Return the line containing "Write the three.js", the line containing "const STEM_BREADTH = 0.11;", and every line between them, exactly as they stand. Output nothing else.

-- Start of INFORMATION PROVIDED --

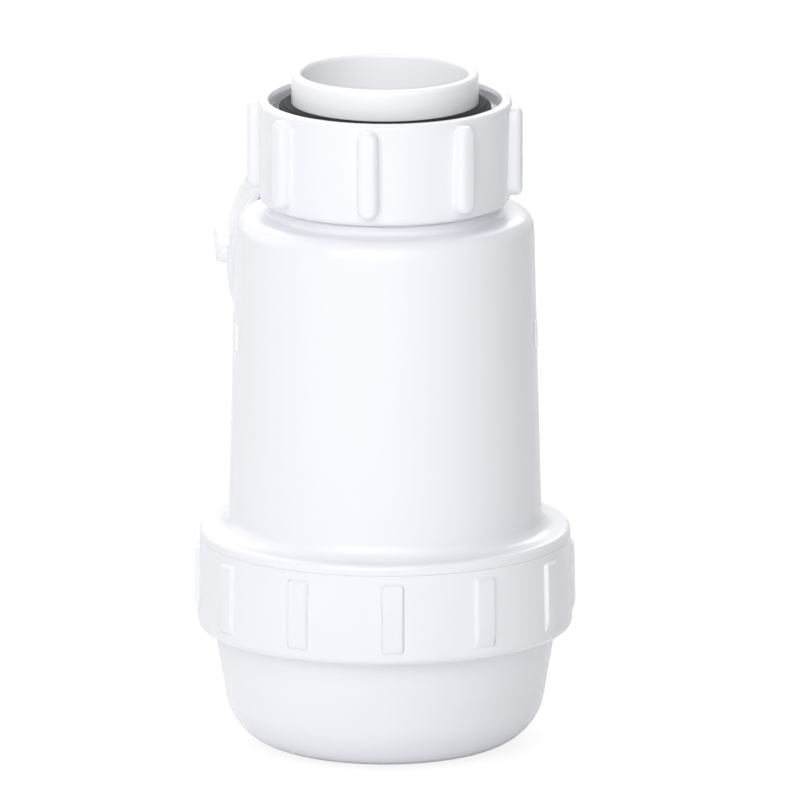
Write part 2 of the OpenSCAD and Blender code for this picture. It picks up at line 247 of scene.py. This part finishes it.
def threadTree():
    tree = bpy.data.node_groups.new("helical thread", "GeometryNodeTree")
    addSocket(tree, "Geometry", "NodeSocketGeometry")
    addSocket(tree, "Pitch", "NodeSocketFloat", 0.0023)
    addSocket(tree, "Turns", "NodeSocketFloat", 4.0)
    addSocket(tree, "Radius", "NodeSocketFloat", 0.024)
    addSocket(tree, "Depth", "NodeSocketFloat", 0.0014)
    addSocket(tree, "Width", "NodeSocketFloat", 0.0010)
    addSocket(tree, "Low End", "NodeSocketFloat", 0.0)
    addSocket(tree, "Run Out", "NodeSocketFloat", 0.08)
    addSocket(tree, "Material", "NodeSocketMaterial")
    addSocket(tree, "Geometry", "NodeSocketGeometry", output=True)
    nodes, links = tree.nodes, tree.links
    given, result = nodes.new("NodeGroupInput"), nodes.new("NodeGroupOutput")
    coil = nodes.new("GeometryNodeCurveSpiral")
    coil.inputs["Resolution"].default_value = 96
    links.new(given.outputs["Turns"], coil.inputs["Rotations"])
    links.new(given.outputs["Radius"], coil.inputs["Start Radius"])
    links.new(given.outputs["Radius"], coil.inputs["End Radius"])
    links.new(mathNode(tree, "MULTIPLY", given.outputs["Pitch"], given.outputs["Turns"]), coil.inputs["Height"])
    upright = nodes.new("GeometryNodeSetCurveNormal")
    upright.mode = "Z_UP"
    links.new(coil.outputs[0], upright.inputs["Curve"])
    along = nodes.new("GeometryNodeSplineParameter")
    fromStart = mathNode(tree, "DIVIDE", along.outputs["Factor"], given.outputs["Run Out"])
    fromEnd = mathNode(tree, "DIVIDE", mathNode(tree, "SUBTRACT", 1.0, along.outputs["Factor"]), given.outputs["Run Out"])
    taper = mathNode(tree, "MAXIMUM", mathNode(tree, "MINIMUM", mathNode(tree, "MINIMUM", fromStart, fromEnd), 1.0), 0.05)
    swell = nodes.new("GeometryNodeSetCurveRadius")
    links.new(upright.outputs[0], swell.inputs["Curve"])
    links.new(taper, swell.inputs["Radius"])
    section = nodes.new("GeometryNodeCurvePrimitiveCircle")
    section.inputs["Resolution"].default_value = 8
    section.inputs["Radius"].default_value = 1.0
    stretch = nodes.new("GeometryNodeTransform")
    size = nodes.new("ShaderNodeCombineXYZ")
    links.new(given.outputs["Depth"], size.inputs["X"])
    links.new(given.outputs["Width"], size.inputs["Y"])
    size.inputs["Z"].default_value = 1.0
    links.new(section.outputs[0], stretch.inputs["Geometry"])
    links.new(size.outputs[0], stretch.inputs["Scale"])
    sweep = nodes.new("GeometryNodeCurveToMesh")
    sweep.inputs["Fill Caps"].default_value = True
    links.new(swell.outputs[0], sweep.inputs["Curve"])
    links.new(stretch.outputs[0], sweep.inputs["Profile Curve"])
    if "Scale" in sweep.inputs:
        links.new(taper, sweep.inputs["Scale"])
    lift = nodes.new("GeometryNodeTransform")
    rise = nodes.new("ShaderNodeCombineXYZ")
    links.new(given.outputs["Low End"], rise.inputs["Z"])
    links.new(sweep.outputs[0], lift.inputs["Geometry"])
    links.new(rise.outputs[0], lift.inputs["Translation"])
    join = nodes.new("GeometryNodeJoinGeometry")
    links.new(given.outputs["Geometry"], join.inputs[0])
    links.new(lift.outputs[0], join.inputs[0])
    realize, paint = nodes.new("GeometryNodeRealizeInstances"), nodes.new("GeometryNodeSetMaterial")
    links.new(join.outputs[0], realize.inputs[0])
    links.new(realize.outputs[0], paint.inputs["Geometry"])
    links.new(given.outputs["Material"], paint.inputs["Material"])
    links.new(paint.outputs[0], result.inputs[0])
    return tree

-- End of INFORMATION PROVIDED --
-- Start of INFORMATION PROVIDED --

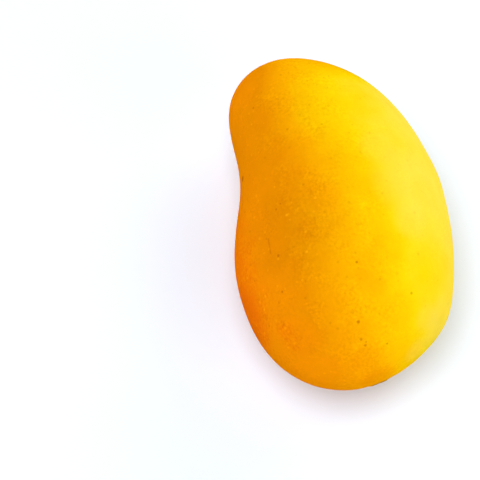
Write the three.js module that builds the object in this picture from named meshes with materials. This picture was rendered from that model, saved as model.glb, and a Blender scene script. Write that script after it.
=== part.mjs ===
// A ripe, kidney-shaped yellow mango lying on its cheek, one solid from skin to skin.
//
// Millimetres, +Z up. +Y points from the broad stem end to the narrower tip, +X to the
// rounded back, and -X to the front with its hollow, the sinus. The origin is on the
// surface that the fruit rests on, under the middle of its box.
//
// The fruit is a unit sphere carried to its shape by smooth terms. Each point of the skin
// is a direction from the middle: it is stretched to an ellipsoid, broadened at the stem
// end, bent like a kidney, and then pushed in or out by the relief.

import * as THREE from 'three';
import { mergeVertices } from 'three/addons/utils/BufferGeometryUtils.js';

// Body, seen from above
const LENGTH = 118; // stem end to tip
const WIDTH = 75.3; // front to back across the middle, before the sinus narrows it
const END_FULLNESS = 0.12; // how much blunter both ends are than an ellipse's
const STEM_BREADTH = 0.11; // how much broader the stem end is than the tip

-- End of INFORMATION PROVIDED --

**ANSWER TO THIS TASK**
Write the three.js module that builds the object in this picture from named meshes with materials. This picture was rendered from that model, saved as model.glb, and a Blender scene script. Write that script after it.
=== part.mjs ===
// A ripe, kidney-shaped yellow mango lying on its cheek, one solid from skin to skin.
//
// Millimetres, +Z up. +Y points from the broad stem end to the narrower tip, +X to the
// rounded back, and -X to the front with its hollow, the sinus. The origin is on the
// surface that the fruit rests on, under the middle of its box.
//
// The fruit is a unit sphere carried to its shape by smooth terms. Each point of the skin
// is a direction from the middle: it is stretched to an ellipsoid, broadened at the stem
// end, bent like a kidney, and then pushed in or out by the relief.

import * as THREE from 'three';
import { mergeVertices } from 'three/addons/utils/BufferGeometryUtils.js';

// Body, seen from above
const LENGTH = 118; // stem end to tip
const WIDTH = 75.3; // front to back across the middle, before the sinus narrows it
const END_FULLNESS = 0.12; // how much blunter both ends are than an ellipse's
const STEM_BREADTH = 0.11; // how much broader the stem end is than the tip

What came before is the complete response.